OFF TO THE RACES: Trump offers explicit support to Roy Moore

AL-SEN: Trump offered more explicit support to Roy Moore in a tweet this morning, which read: “Democrats refusal to give even one vote for massive Tax Cuts is why we need Republican Roy Moore to win in Alabama. We need his vote on stopping crime, illegal immigration, Border Wall, Military, Pro Life, V.A., Judges 2nd Amendment and more. No to Jones, a Pelosi/Schumer Puppet!”

Is Roy Moore winning? POLITICO notes that the polling isn’t all that helpful.

Mitch McConnell now says “I’m going to let the people of Alabama make the call.”

The New York Times: “[D]istaste for Mr. Moore, while it may lead people to write in other names or just stay home, is for many still not a good enough reason to vote for a Democrat. And here in Alabama, one of the most inflexibly partisan states in the country, where genuine swing voters are few and politics is approached with the same kind of unshakable team loyalty as college football, this is the central problem with Mr. Jones.”

MI-9: Sander Levin won’t run for reelection.

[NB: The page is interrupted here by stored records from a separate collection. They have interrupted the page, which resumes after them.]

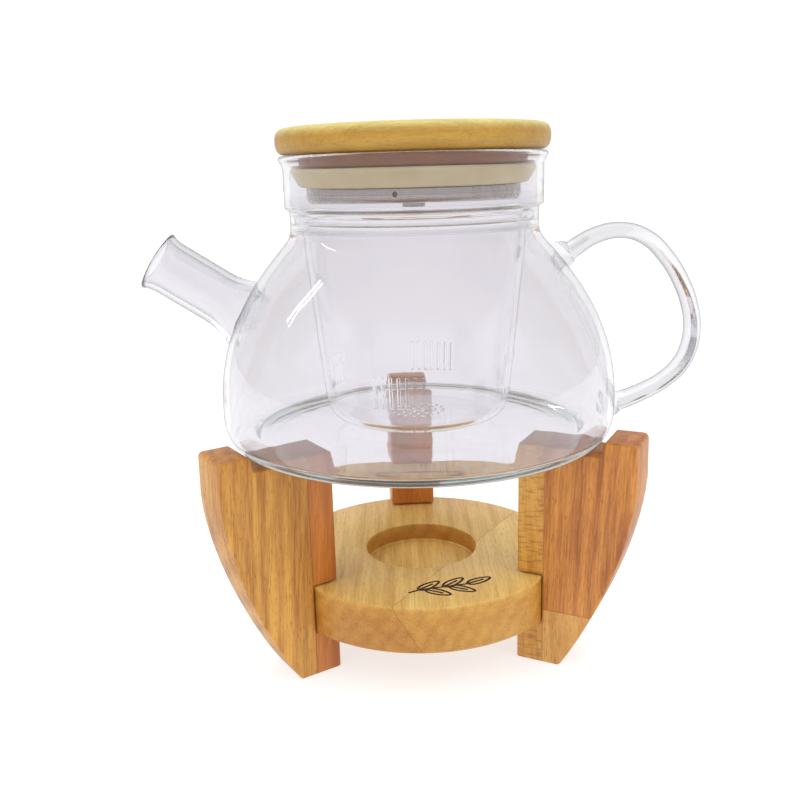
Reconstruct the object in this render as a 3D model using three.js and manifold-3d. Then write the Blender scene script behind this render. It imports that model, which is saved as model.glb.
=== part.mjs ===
// Glass teapot on a wooden warmer stand, in millimetres with +Z up.
// The spout points along -X and the handle along +X. The stand carries the pot on three planks round
// a disc with a recess for a tealight. A glass infuser hangs in the neck, and the lid closes it.
import * as THREE from 'three';
import { mergeVertices } from 'three/addons/utils/BufferGeometryUtils.js';
import Module from 'manifold-3d';

const wasm = await Module();
wasm.setup();

// Driving dimensions. Heights of the stand count from its feet, those of the glass and the lid from
// the underside of the pot.
const gap = 0.3; // between parts that touch
const stand = { discTop: 33.5, seat: 80.2, turn: 3 };
const disc = { r: 53, thickness: 17, flat: 51.2, recessR: 21, recessDepth: 7, edge: 1.2 };
const leg = { thickness: 18, inner: 42.3, riser: 71.2, outer: 83.4, top: 85.3, footOuter: 58, bevel: 1.2 };
const dowel = { r: 3, length: 15, chamfer: 0.6 };
const pot = { wall: 2.2, baseThickness: 3.4, bodyR: 71, footR: 65.5, footH: 10, neckR: 43.6, collarR: 45.2, rimFlare: 1.4 };
const bead = { r: 40.8, low: 74.5, high: 76.6, seatR: 42.2 }; // inside the neck, where the infuser hangs
const heights = { neck: 80.3, collar: 82, rim: 99.1, lidTop: 108.2 };
const spout = { mouthX: -91.9, mouthZ: 64.6, angle: 33, r: 9.7, bore: 7.8, length: 44, lip: 10.8 };
const handle = { width: 10.5, thickness: 5.6, weld: 7 };
const infuser = { rimR: 41.9, topR: 39.6, lowR: 33.8, wall: 1.8, floor: 5.6, corner: 10, rimH: 2.7 };
const slits = { groups: 4, each: 7, pitch: 4.7, first: -26, width: 1, low: 16, high: 27 };
const holes = { rings: 3, pitch: 3.1, r: 0.65 };
const lid = { r: 47.4, bossR: 39.6, coreR: 36.3, shoulder: 95, edge: 3.6 };
const seal = { inner: 36.6, low: 88.3, high: 94.7, r: 39.6, lip: 42.5 };
const cup = { r: 37.4, sheet: 0.7, low: 83.9, high: 88, ventR: 0.8, ventAngle: -100 };
const screw = { headR: 4, headH: 2.2, shankR: 1.9, length: 12, pilotR: 2.2 };

const segments = { disc: 48, pot: 40, envelope: 64, spout: 20, infuser: 36, lid: 40, pin: 12 };

const potZ = stand.seat + gap;
const discBottom = stand.discTop - disc.thickness;
const lidUnder = heights.rim + gap;
const collarBore = pot.collarR - pot.wall;

// ---- solids ----

function solidOf(geometry) {
  const bare = geometry.clone();
  bare.deleteAttribute('normal');
  bare.deleteAttribute('uv');
  const merged = mergeVertices(bare, 1e-4);
  return new wasm.Manifold(new wasm.Mesh({
    numProp: 3,
    vertProperties: new Float32Array(merged.attributes.position.array),
    triVerts: new Uint32Array(merged.index.array),
  }));
}

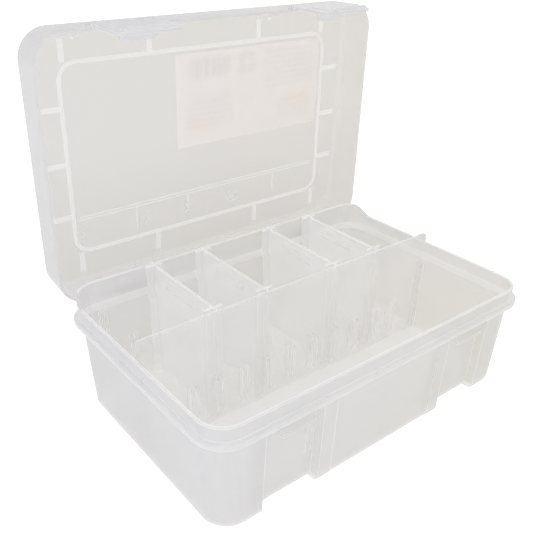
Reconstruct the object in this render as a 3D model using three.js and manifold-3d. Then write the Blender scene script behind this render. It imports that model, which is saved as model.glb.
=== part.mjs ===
// Fishing tackle box: clear moulded tub with a hinged lid, two latches and removable dividers.
// Millimetres, +Z up. Origin: centre of the tub's footprint, on the table. +X along the long side, -Y front.
import * as THREE from 'three';
import { mergeVertices } from 'three/addons/utils/BufferGeometryUtils.js';
import Module from 'manifold-3d';

const wasm = await Module();
wasm.setup();
const { Manifold } = wasm;

// ---- driving dimensions ----
const WALL = 1.8; // wall of the tub and its tongue
const FLOOR = 2.0;
const FOOT_W = 260; // tub outline at the table
const FOOT_D = 165.4;
const FOOT_R = 17;
const DRAFT = 7; // growth of the outline from the table to the flange
const FLANGE_LOW = 65.6;
const SEAT = 71.2; // top of the flange, where the lid rests
const FLANGE_W = 276.2;
const FLANGE_D = 181.6;
const FLANGE_R = 20.5;
const TONGUE_W = 270; // upright tongue inside the lid's skirt
const TONGUE_D = 175.4;
const TONGUE_R = 18;
const TONGUE_TOP = 80.4;
const REAR_TOP = 88.2; // raised panel along the back

const BAY_IN = 56.5; // latch bays in the front wall
const BAY_OUT = 99.4;
const BAY_DEPTH = 6.4;
const POST_IN = 46;
const POST_STEP = 1.0;
const U_X = [57.6, 63.2];
const U_Z = [24, 52];
const U_WIDE = 1.2;
const U_PROUD = 0.7;
const CATCH_X = [64.5, 90];
const CATCH_Z = 56.5;
const CATCH_FRONT = -88.3;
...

UT-SEN: From POLITICO: “Donald Trump is going all out to persuade seven-term Utah Sen. Orrin Hatch to seek reelection — a push aimed in no small part at keeping the president’s longtime nemesis, Mitt Romney, out of the Senate. Romney has been preparing to run for Hatch’s seat on the long-held assumption that the 83-year-old would retire. Yet Hatch, the longest-serving Republican senator in history, is now refusing to rule out another campaign — a circumstance Romney’s infuriated inner circle blames squarely on the president. Their suspicions are warranted: Trump has sounded off to friends about how he doesn't like the idea of a Senator Romney.”